Some familiar women

In praise of Mario Rutelli

The renovation of Old College is coming along at a pace. Scaffolding is being slowly taken away to reveal our dear old beauty (the figurehead of the university), bought by Thomas Savin and designed by J.P. Seddon in 1864 as a fabulous get away for holiday makers, adapted and built to coincide with the railway arriving in Aberystwyth. Bought by the University when Savin went bankrupt and renovated and re-purposed for education.

Soon we will be able to appreciate the old lady again (Hen Coleg) in her new fine clothes, the renovation respects the past but has incorporated a twist of the new. it’s going to be very exciting. The attention to the restoration by Andrew Scott Ltd has been impressive; new carvings, replacement leading and roofing to keep but complement the sensitivities of the original build. Once the restoration is complete, this will mean that the sculptures will be revealed for us to appreciate the building once again.

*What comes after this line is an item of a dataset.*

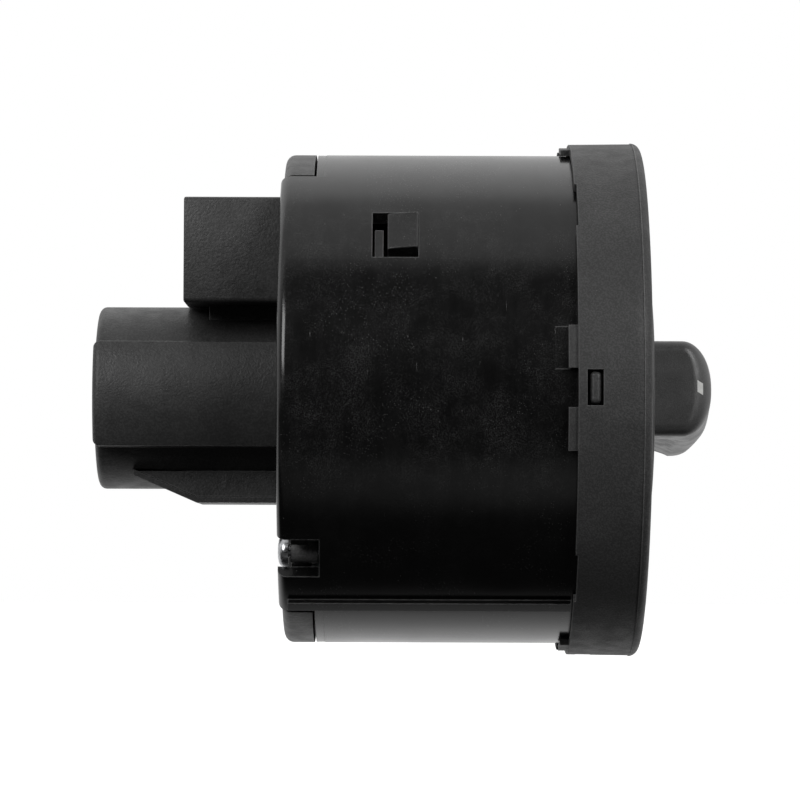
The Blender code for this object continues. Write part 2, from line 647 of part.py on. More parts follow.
def make_round_socket():
    x_span = (ROUND_SOCKET_X, SOCKET_FRONT_X)
    corner = ROUND_SOCKET_ROUND
    profile = [(SOCKET_FRONT_X, 0.0), (SOCKET_FRONT_X, ROUND_SOCKET_R),
               (ROUND_SOCKET_X + corner, ROUND_SOCKET_R),
               (ROUND_SOCKET_X + 0.3 * corner, ROUND_SOCKET_R - 0.3 * corner),
               (ROUND_SOCKET_X, ROUND_SOCKET_R - 0.7 * corner), (ROUND_SOCKET_X, 0.0)]
    socket = turned("round_socket", profile, "socket_plastic")
    keys = disc("key_tool", x_span, KEY_R, None)
    keep(keys, block("key_span_tool", (ROUND_SOCKET_X - OVER, SOCKET_FRONT_X + OVER),
                     (-KEY_R - OVER, KEY_R + OVER), (-KEY_HALF, KEY_HALF), None))
    tip = ROUND_SOCKET_X + RAMP_TIP_FROM_MOUTH
    outline = [(tip, RAMP_TOP_Z), (tip, RAMP_TIP_Z), (tip + RAMP_SLOPE_LENGTH, RAMP_LOW_Z),
               (SOCKET_FRONT_X, RAMP_LOW_Z), (SOCKET_FRONT_X, RAMP_TOP_Z)]
    downwards = [(x, -z) for x, z in outline]
    ramp = side_plate("ramp_tool", downwards, (-RAMP_HALF, RAMP_HALF), None, -math.pi / 2.0)
    join(socket, keys, ramp)
    bore_span = (ROUND_SOCKET_X - OVER, SOCKET_FLOOR_X)
    wall = ROUND_SOCKET_WALL
    bore = disc("socket_bore_tool", bore_span, ROUND_SOCKET_R - wall, None)
    key_bore = disc("key_bore_tool", bore_span, KEY_R - wall, None)
    half = KEY_HALF - wall
    keep(key_bore, block("key_bore_span_tool", (ROUND_SOCKET_X - 2.0 * OVER, SOCKET_FRONT_X),
                         (-KEY_R, KEY_R), (-half, half), None))
    slots = blade_slots("round_slots_tool", ROUND_ROWS,
                        (SOCKET_FLOOR_X - OVER, SOCKET_FRONT_X + OVER))
    cut(socket, bore, key_bore, slots)


def make_block_socket():
    socket = block("block_socket", (BLOCK_SOCKET_X, SOCKET_FRONT_X), (-BLOCK_HALF, BLOCK_HALF),
                   (BLOCK_LOW_Z, BLOCK_TOP_Z), "socket_plastic")
    x_span = (BLOCK_SOCKET_X - OVER, SOCKET_FRONT_X + OVER)
    saddle = disc("saddle_tool", x_span, ROUND_SOCKET_R + GAP, None)
    inner = BLOCK_HALF - BLOCK_WALL
    hollow = block("block_bore_tool", (BLOCK_SOCKET_X - OVER, SOCKET_FLOOR_X), (-inner, inner),
                   (BLOCK_LOW_Z + BLOCK_WALL, BLOCK_TOP_Z - BLOCK_WALL), None)
    slots = blade_slots("block_slots_tool", BLOCK_ROWS,
                        (SOCKET_FLOOR_X - OVER, SOCKET_FRONT_X + OVER))
    cut(socket, saddle, hollow, slots)


def make_blades(prefix, rows, length):
    x_span = (SOCKET_FLOOR_X - length, BOARD_REAR_X - GAP)
    for i, (y, z) in enumerate(blade_centres(rows)):
        block(f"{prefix}_{i + 1:02d}", x_span, (-y - BLADE_WIDTH / 2.0, -y + BLADE_WIDTH / 2.0),
              (z - BLADE_T / 2.0, z + BLADE_T / 2.0), "tinned_brass")


def make_screws():
    for i, angle in enumerate(SCREW_ANGLES):
        head_x = COVER_REAR_X - GAP
        centre = [screw_centre(angle)]
        screw = rods(f"cover_screw_{i + 1}", (head_x - SCREW_HEAD_T, head_x), SCREW_HEAD_R, centre,
                     "zinc_steel")
        shank = rods(f"shank_tool_{i}", (head_x - 0.5 * MM, COVER_REAR_X + SCREW_LENGTH), SCREW_R,
                     centre, None, 16)
        join(screw, shank)


def make_board_and_carrier():
    disc("circuit_board", (BOARD_REAR_X, BOARD_FRONT_X), BOARD_R, "board_laminate", 48)
    inner = CARRIER_R - CARRIER_WALL
    profile = [(CARRIER_FRONT_X, CARRIER_R), (CARRIER_REAR_X, CARRIER_R), (CARRIER_REAR_X, inner),
               (CARRIER_BACK_X, inner), (CARRIER_BACK_X, CARRIER_BORE_R),
               (CARRIER_FRONT_X, CARRIER_BORE_R)]
    carrier = turned("contact_carrier", profile, "natural_plastic", 48)
    rail = SLIDER_HALF_Y + GAP
    for i, angle in enumerate((0.0, math.pi)):
        join(carrier, block(f"rail_tool_{i}", (CARRIER_REAR_X, CARRIER_BACK_X + 0.5 * MM),
                            (rail, rail + RAIL_T), (-RAIL_HALF, RAIL_HALF), None, angle))


def make_latches():
    """Each latch hook has a pin that runs in a spiral slot of the release ring."""
    rear = LATCH_FRONT_X - LATCH_LENGTH
    top = HOUSING_R + LATCH_PROUD
    outline = [(rear, top - LATCH_RAMP), (LATCH_FRONT_X, top), (LATCH_FRONT_X, top - LATCH_DEPTH),
               (rear, top - LATCH_DEPTH)]
    half = LATCH_WIDTH / 2.0
    for name, angle in zip(LATCH_NAMES, LATCH_ANGLES):
        latch = side_plate(name, outline, (LATCH_SHIFT - half, LATCH_SHIFT + half),
                           "black_plastic", angle)
        pin = rods(name + "_pin_tool", (LATCH_FRONT_X - 0.4 * MM, RING_REAR_X + RING_T),
                   LATCH_PIN_R, [around(angle, 0.0, LATCH_PIN_R_AT).yz], None, 20)
        join(latch, pin)


def spiral_slot(angle):
    """Outline of a slot whose radius falls by the latch travel over the ring's turn.

    The ring turns clockwise seen from the front, so the slot runs the other way.
    """
    half = LATCH_PIN_R + GAP
    low = -SLOT_MARGIN
    high = RELEASE_TURN + SLOT_MARGIN
    outer = []
    inner = []
    steps = 12
    for i in range(steps + 1):
        turn = low + (high - low) * i / steps
        radius = LATCH_PIN_R_AT - LATCH_TRAVEL * turn / RELEASE_TURN
        at = angle - turn
        outer.append(around(at, 0.0, radius + half).yz)
        inner.append(around(at, 0.0, radius - half).yz)
    return [tuple(point) for point in outer + inner[::-1]]


def make_release_ring():
    x_span = (RING_REAR_X, RING_REAR_X + RING_T)
    release = ring("release_ring", x_span, (RING_IN_R, RING_OUT_R), "natural_plastic")
    for i, angle in enumerate(LATCH_ANGLES):
        cut(release, face_plate(f"spiral_tool_{i}", [spiral_slot(angle)],
                                (x_span[0] - OVER, x_span[1] + OVER), None))
    steps = 36
    x = x_span[1] + GAP + RELEASE_WIRE_R
    radius = (RING_IN_R + RING_OUT_R) / 2.0
    points = [around(RELEASE_SPRING_ARC * i / steps, x, radius) for i in range(steps + 1)]
    wire("release_spring", points, RELEASE_WIRE_R, "spring_steel")


def make_rotor():
    profile = [(ROTOR_FRONT_X, 0.0), (ROTOR_FRONT_X, ROTOR_BOSS_R), (FLANGE_FRONT_X, ROTOR_BOSS_R),
               (FLANGE_FRONT_X, FLANGE_R), (FLANGE_REAR_X, FLANGE_R), (FLANGE_REAR_X, DRUM_R),
               (ROTOR_REAR_X, DRUM_R), (ROTOR_REAR_X, 0.0)]
    rotor = turned("rotor", profile, "natural_plastic")
    half = SHAFT_SIDE / 2.0 + GAP
    bore = block("rotor_bore_tool", (ROTOR_REAR_X - OVER, ROTOR_FRONT_X + OVER), (-half, half),
                 (-half, half), None, KNOB_ANGLE)
    notches = []
    for i in range(CAM_NOTCHES):
        angle = DETENT_ANGLE + i * FULL_TURN / CAM_NOTCHES
        notches.append(around(angle, 0.0, FLANGE_R + CAM_NOTCH_OFFSET).yz)
    cams = rods("cam_tool", (FLANGE_REAR_X - OVER, FLANGE_FRONT_X + OVER), CAM_NOTCH_R, notches,
                None)
    cut(rotor, bore, cams)
    side = BRIDGE_WIDTH / 2.0
    for i, angle in enumerate(BRIDGE_ANGLES):
        r_span = (BRIDGE_AT_R - BRIDGE_LENGTH / 2.0, BRIDGE_AT_R + BRIDGE_LENGTH / 2.0)
        block(f"contact_bridge_{i + 1}", (BRIDGE_REAR_X, BRIDGE_REAR_X + BRIDGE_T), r_span,
              (-side, side), "contact_copper", angle)


def make_detent():
    half = PLUNGER_SIDE / 2.0
    x_span = (PLUNGER_X - half, PLUNGER_X + half)
    nose = PLUNGER_TIP_R + half
    plunger = block("detent_plunger", x_span, (nose, PLUNGER_END_R), (-half, half),
                    "natural_plastic",
                    DETENT_ANGLE)
    inset = 0.05 * MM
    tip = rods("plunger_tip_tool", (x_span[0] + inset, x_span[1] - inset), half - inset,
               [around(DETENT_ANGLE, 0.0, nose).yz], None, 20)
    join(plunger, tip)
    start = around(DETENT_ANGLE, PLUNGER_X, PLUNGER_END_R + GAP + DETENT_WIRE_R)
    stop = around(DETENT_ANGLE, PLUNGER_X, POCKET_END_R - GAP - DETENT_WIRE_R)
    coil("detent_spring", start, stop, DETENT_COIL_R, DETENT_WIRE_R, 4, "spring_steel", 8)


def make_shaft():
    half = SHAFT_SIDE / 2.0
    shoulder = SLIDER_FRONT_X + GAP
    flange_x = SLIDER_REAR_X - GAP
    shaft = block("knob_shaft", (shoulder, KNOB_DISC_X + SHAFT_IN_KNOB), (-half, half),
                  (-half, half), "natural_plastic", KNOB_ANGLE)
    centre = [(0.0, 0.0)]
    neck = rods("neck_tool", (flange_x - 0.5 * MM, shoulder + 0.5 * MM), NECK_R, centre, None, 20)
    flange = rods("end_flange_tool", (flange_x - END_FLANGE_T, flange_x), END_FLANGE_R, centre,
                  None)
    collar = rods("collar_tool", (COLLAR_X, COLLAR_X + COLLAR_T), COLLAR_R, centre, None, 32)
    join(shaft, neck, flange, collar)
    slack = GAP + RETURN_WIRE_R
    coil("return_spring", Vector((COLLAR_X + COLLAR_T + slack, 0.0, 0.0)),
         Vector((KNOB_DISC_X - slack, 0.0, 0.0)), RETURN_COIL_R, RETURN_WIRE_R, 2, "spring_steel",
         14)


def make_slider():
    x_span = (SLIDER_REAR_X, SLIDER_FRONT_X)
    slider = block("pull_slider", x_span, (-SLIDER_HALF_Y, SLIDER_HALF_Y),
                   (-SLIDER_HALF_Z, SLIDER_HALF_Z), "natural_plastic")
    cut(slider, rods("slider_hole_tool", (x_span[0] - OVER, x_span[1] + OVER), NECK_R + GAP,
                     [(0.0, 0.0)], None, 20))


def make_knob():
    half = KNOB_WIDTH / 2.0
    grip = block("knob", (KNOB_DISC_X + 0.4 * MM, KNOB_FRONT_X),
                 (-KNOB_HALF_LENGTH, KNOB_HALF_LENGTH), (-half, half), "knob_plastic", KNOB_ANGLE)
    bevel = grip.modifiers.new("rounding", "BEVEL")
    bevel.width = KNOB_ROUND
    bevel.segments = 4
    join(grip, disc("knob_disc_tool", (KNOB_DISC_X, KNOB_DISC_X + KNOB_DISC_T), KNOB_DISC_R, None))
    bore = SHAFT_SIDE / 2.0 + GAP
    end = KNOB_DISC_X + SHAFT_IN_KNOB + PUSH_TRAVEL + GAP
    socket = block("knob_socket_tool", (KNOB_DISC_X - OVER, end), (-bore, bore), (-bore, bore),
                   None, KNOB_ANGLE)
    front = KNOB_FRONT_X - MARK_FROM_FRONT
    x_span = (front - MARK_LENGTH, front)
    end_r = KNOB_HALF_LENGTH - GAP
    side = MARK_WIDTH / 2.0
    pocket = block("mark_pocket_tool", (x_span[0] - GAP, KNOB_FRONT_X + OVER),
                   (end_r - MARK_DEPTH - GAP, KNOB_HALF_LENGTH + OVER),
                   (-side - GAP, side + GAP), None, KNOB_ANGLE)
    cut(grip, socket, pocket)
    block("pointer_mark", x_span, (end_r - MARK_DEPTH, end_r), (-side, side), "white_print",
          KNOB_ANGLE)


def bake_shapes():
    """Apply each mesh part's modifiers and shade it smooth across its round faces."""
    bpy.context.view_layer.update()
    depsgraph = bpy.context.evaluated_depsgraph_get()
    baked = {}
    for obj in PARTS.objects:
        if obj.type == "MESH":
            baked[obj] = bpy.data.meshes.new_from_object(obj.evaluated_get(depsgraph))
    for obj, mesh in baked.items():
        obj.modifiers.clear()
        obj.data = mesh
        mesh.name = obj.name
        mesh.shade_smooth()
        mesh.set_sharp_from_angle(angle=math.radians(30.0))


clear_scene()
PARTS = new_collection("rotary_panel_switch")
CUTTERS = new_collection("cutters")
make_housing()
make_bezel()
make_dial()
make_rear_cover()
make_round_socket()
make_block_socket()
make_blades("round_terminal", ROUND_ROWS, ROUND_BLADE_LENGTH)
make_blades("block_terminal", BLOCK_ROWS, BLOCK_BLADE_LENGTH)
make_screws()
make_board_and_carrier()
make_latches()
make_release_ring()
make_rotor()
make_detent()
make_shaft()
make_slider()
make_knob()
bake_shapes()
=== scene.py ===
"""Looks of the rotary panel switch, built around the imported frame.

Everything is in metres in the CAD's frame: X along the switch axis towards the
knob, Z up. Angles around the axis are measured from -Y towards +Z.
"""
import json
import math

import bmesh
import bpy
from mathutils import Matrix, Vector
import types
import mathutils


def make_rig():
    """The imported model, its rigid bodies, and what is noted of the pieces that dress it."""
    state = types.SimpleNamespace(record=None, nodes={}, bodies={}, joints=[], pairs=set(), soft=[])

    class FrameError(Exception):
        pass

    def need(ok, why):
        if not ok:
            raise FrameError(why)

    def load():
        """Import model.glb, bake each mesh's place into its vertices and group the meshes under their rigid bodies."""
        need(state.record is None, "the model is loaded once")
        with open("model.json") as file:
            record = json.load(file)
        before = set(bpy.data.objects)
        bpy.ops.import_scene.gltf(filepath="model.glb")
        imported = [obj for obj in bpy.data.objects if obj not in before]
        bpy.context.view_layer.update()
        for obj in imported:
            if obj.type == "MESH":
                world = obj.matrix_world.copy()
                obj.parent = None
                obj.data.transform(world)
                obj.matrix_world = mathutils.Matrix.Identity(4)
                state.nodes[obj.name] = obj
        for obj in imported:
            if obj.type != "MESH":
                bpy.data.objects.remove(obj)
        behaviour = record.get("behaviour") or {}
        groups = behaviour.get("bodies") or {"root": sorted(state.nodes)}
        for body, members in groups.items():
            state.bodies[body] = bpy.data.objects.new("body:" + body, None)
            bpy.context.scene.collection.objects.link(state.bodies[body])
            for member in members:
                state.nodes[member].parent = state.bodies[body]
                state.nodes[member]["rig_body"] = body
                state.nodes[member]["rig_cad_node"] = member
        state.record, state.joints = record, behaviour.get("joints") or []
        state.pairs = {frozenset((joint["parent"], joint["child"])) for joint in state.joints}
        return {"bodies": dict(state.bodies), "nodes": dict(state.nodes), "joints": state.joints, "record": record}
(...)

My ‘Past Presences’ walk highlights the influence that Roman and Greek sculpture have on present day public sculptures. We discuss the rise and fall of placing noble or significant figures on top of plinths and the radical event that happened to the Colson statue in Bristol. My walk embraces  lots of debate as well as giving you a  background of an understanding of the casting techniques used by sculptors.

Last summer I visited Sicily and Palermo for a mosaic break. This was the home of the Professor of Sculpture, Mario Rutelli and his family.

Our war memorial at Aberystwyth sculpted by Rutelli, shows Chastity and Humanity at Castle Point, built in 1923 at a cost of £3,600. It shares the same style of sculpting as pieces in Sicily and allows you to view the piece from all sides.

I was always curious about why Rutelli has five large pieces in Aberystwyth and why our war memorial sported a nude; odd for a non-conformist society don’t you think? Nikolaus Pevsner also states this as an unusual piece but does not really elaborate further. Mario Rutelli fled Rome; he was deeply offended by the government took action to cover up his masterpiece; (one of his fountains in Rome) the Fountain of the Naiads. This depicts water nymphs, made in 1888. It is located in the Piazza della Republica; it was boarded up, so not to offend children and nuns. It showed the nymphs of water, river, oceans, and lakes holding swans and dragons. The women are depicted lunging forward provocatively; so similar to our war memorial.

Whilst on my mosaic break in nearby town of Monreale, Sicily, I stumbled upon a visually striking serpentine style fountain sculpture in the square outside the magnificent cathedral. I had visited the cathedral to see the bejewelled  gold 12th century smalti mosaics; a feast for the eyes, I highly recommend by the way.

The large figure stands central in the busy square; ‘wow that looks familiar’.  and down at the base was the signature, Mario Rutelli!

A good piece of sculpture allows you to circumnavigate it and appreciate it from all angles- we describe this as ‘working in the round’.  What a chance find, I thought as I had my first gelato.

The other piece in Aberystwyth (Prince of Wales) by Rutelli does not welcome you to view in it the round, and is slightly out of kilter to his usual style. This contentious plinth statue of the Prince of Wales, dressed in Chancellor’s robes, resting his mortar board under his arm, has quite a history – all is revealed during my walk. Famed as the only life-size depiction of the Prince of Wales; it does not really capture his likeness and remains a sensitive subject for the University due to Edward’s links as a Nazi sympathiser. What do you do with a statue that doesn’t really fit with the institution’s ethos? This all gets discussed on my walk. 

Of course, I am biased; a better lifelike and more dapper statuette of the Prince of Wales was sculpted by my relative (Charles Sergeant Jagger) in bronze commissioned by Lord Esher and sold by the family at auction in 2007. Charles Sergeant Jagger ARA. 1921 was one of the founders of the New Sculpture Movement. His piece  depicts the Prince of Wales in his tennis gear, holding a cigarette. This is pleasing to view in the round; his tennis racket behind his back. This is currently housed in Sheffield archives.

If you are touring Sicily, I can highly recommend a Rutelli tour, you will see replicas of Chastity in parks and very similar pieces to our local sculptures in the small towns of Sicily where he and his family lived.

Archive stories tell of Rutelli using a local lady as a  model but finding these other sculptures in different locations, demonstrates that these stories cannot be substantiated, possibly a head may have been sculpted from a local likeness, but the works were undertaken in Italy.

A longer article will be released when the statues are revealed. Who knows, our plinthed Prince may have a new location by then, in a less prominent place perhaps?